According to Simon Thomset from Hells Gate park management committee, geothermal exploration is endangering bird species.

Human beings and livestock are also exposed to health hazards as  the Government aims to add an extra 5,000MW to the national grid by 2017.

Mr Thomset, who has lived in the area for more than 20 years, says the population of birds in the park is decreasing at an alarming rate.

“We used to have five species of vultures here, but only one is left and their number is less than ten,” he says.

He adds:  “Hells Gate is a protected park but we are afraid the ongoing geothermal exploration is making things worse for animals.”

Olkaria geothermal field is subdivided into sectors that include Olkaria East (Olkaria I), Olkaria Northeast (Olkaria II), Olkaria West (Olkaria III) and Olkaria Domes (Olkaria IV).

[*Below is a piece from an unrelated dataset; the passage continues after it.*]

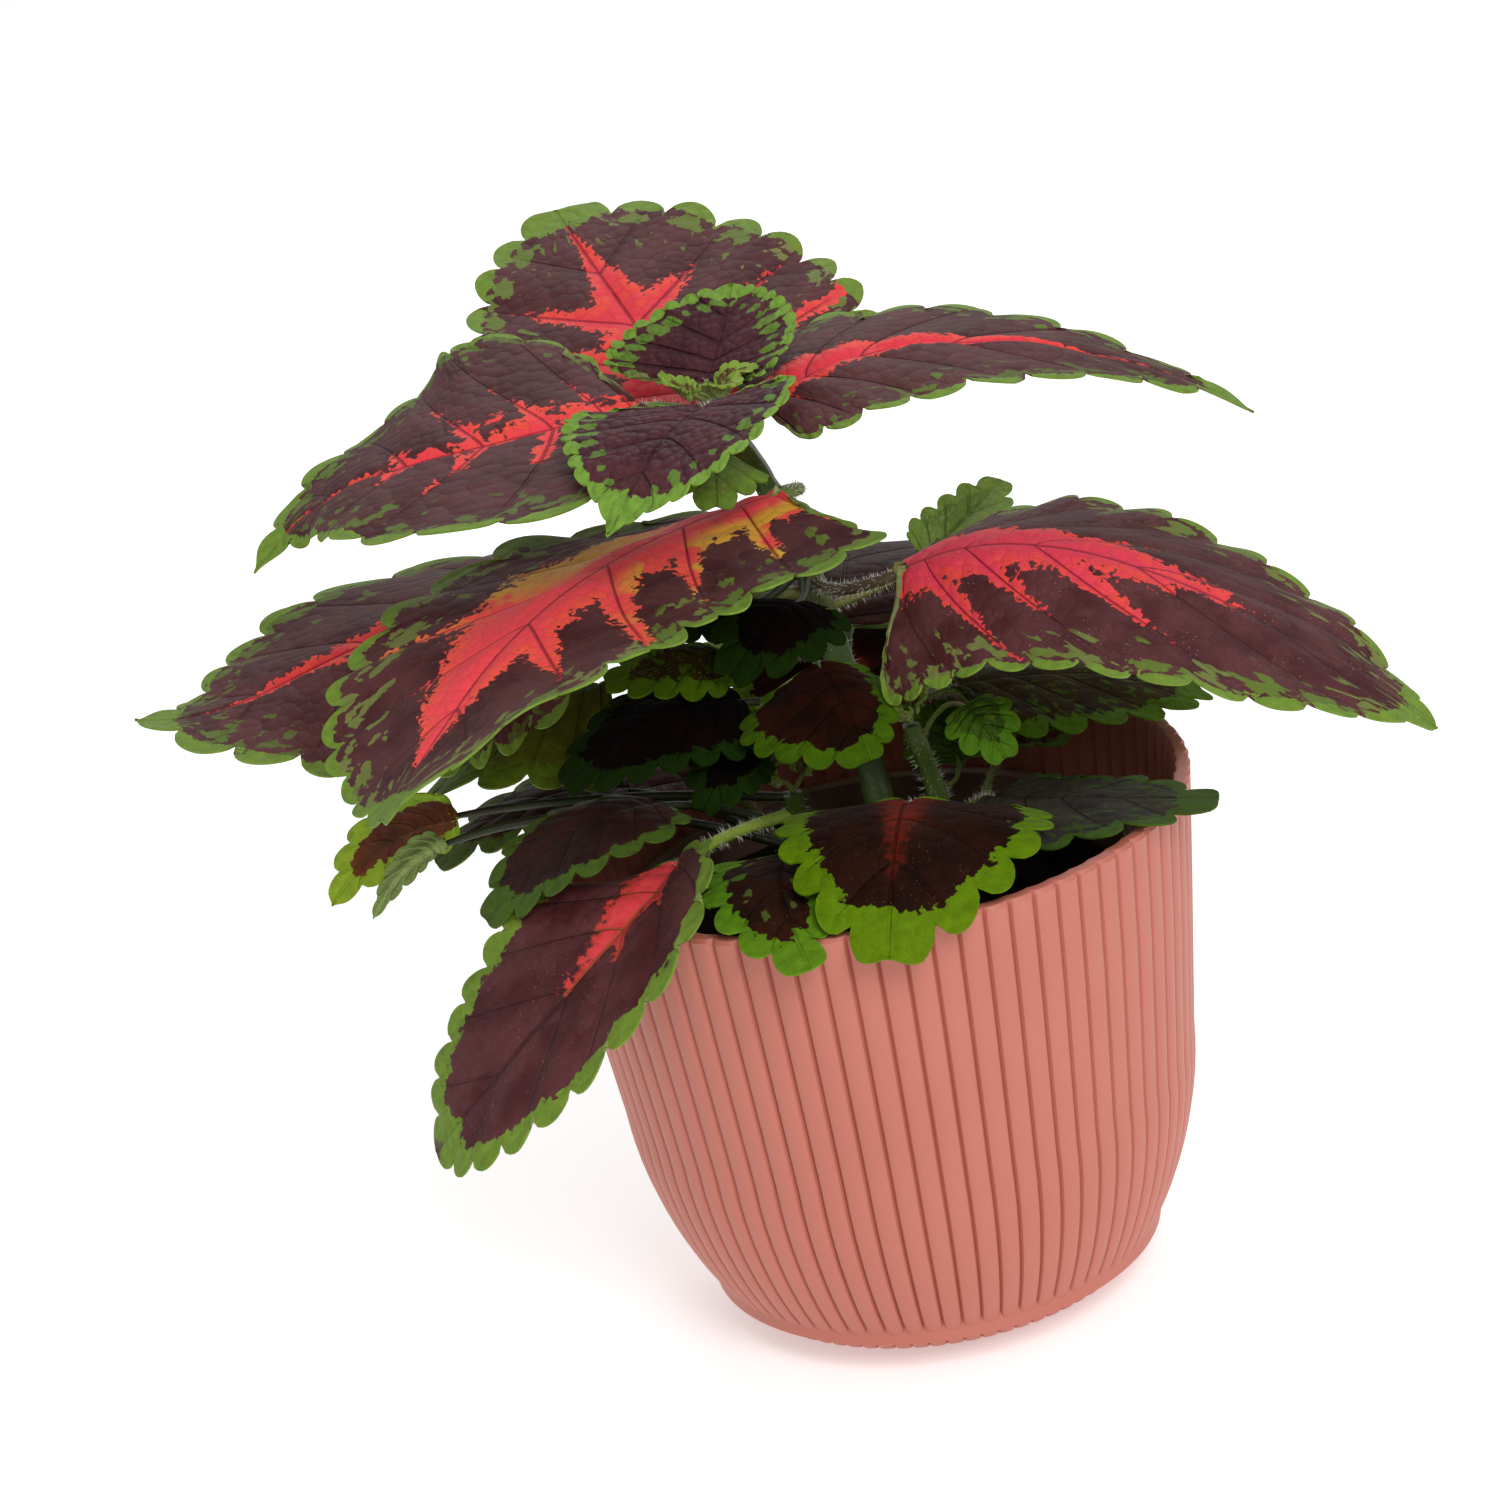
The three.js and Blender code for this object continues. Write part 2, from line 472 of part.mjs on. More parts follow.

According to Vision 2030 blueprint, Kenya has estimated the national peak demand for electricity at 3,141MW by the year 2014 and 17,000MW by the year 2030.

Thomset notes half of the park is being used for geothermal  projects while the dwindling numbers of wildlife should be protected.

Deny allegations

 He says: “We are losing our national heritage by allowing this exploration in the park as animals here are no longer safe with hundreds of people and vehicles passing through each day.”

But Kengen Geothermal Development manager Godfrey Muchemi is quick to deny allegations that the power generating company is degrading the environment noting that an environmental impact assessment study was done.

“Kengen is committed to protecting the environment and allegations that ongoing works are affecting the environment are farfetched,” he says.

Olkaria has a potential of 1,200MW.  Already geothermal is producing 155MW from the two power plants in Naivasha and extra 12MW from wellheads against a potential of 10,000MW from Rift Valley. “Works on the Olkaria I and IV power plants are at an advanced stage and we expect an extra 280MW by September 2014,” Muchemi says.

According to an environmental impact assessment carried out by APN Biogeohydrotech limited for Akiira One Geothermal Company in Kedong area, animal species are threatened by the human activity.

Clean power

The organisation’s operations director Gabriel Wetang’ula has singled out buffaloes, water bucks, leopards and gazelles’ numbers dropping at an alarming rate. He however notes the number of zebras, eland and dik diks is stable.

He note that the number of zebras and eland is stable as works in the area intensify.

Mr Wetang’ula says the number of some birds like ostrich, vultures and hawks have dropped adding that only baboons have increased.

But KWS lead scientist Charles Musyoki says geothermal is clean power and should have minimal negative impacts to wildlife.

“We carried out an Environmental Impact Assessment and we found areas that needed to be addressed and we have since worked on them in consultation with Kengen,” he said on phone.

According to him, to safeguard vultures and their breeding places; earthwork and drilling near the cliffs have been avoided. “When you visit there, you will see that there is no drilling near the cliffs,” he said.

The National Environment Management director General Geoffrey Wahungu said as lead agency, KWS confirmed the safety of wildlife in the park during and after the drilling.

“We would not have licensed it should KWS have had any reservations,” Wahungu said on phone.

He said among the things that had been emphasised was minimum disturbance of wildlife in the park.

Negative impact

He however said his office recently received a complaint from Nature Kenya, a consortium working for protection of birds and environment over the Olkaria issue. “I am looking at the issues raised and will issue a statement later,” he added.

According to the CEO, Centre for Pastoralists Development Andrew ole Koisamou, the ongoing exploration is a double-edged sword.

 He says the exercise has offered the country the chance to get cheaper and cleaner source of power.

“We have reached a stage where we have to consider what is more important, geothermal power or national parks?” he poses.

 Koisamou notes that apart from the employment and cheap power geothermal has offered, there are fears the projects could have negative impact on the environment.

He says the number of livestock is on the decline due to reduced pasture land.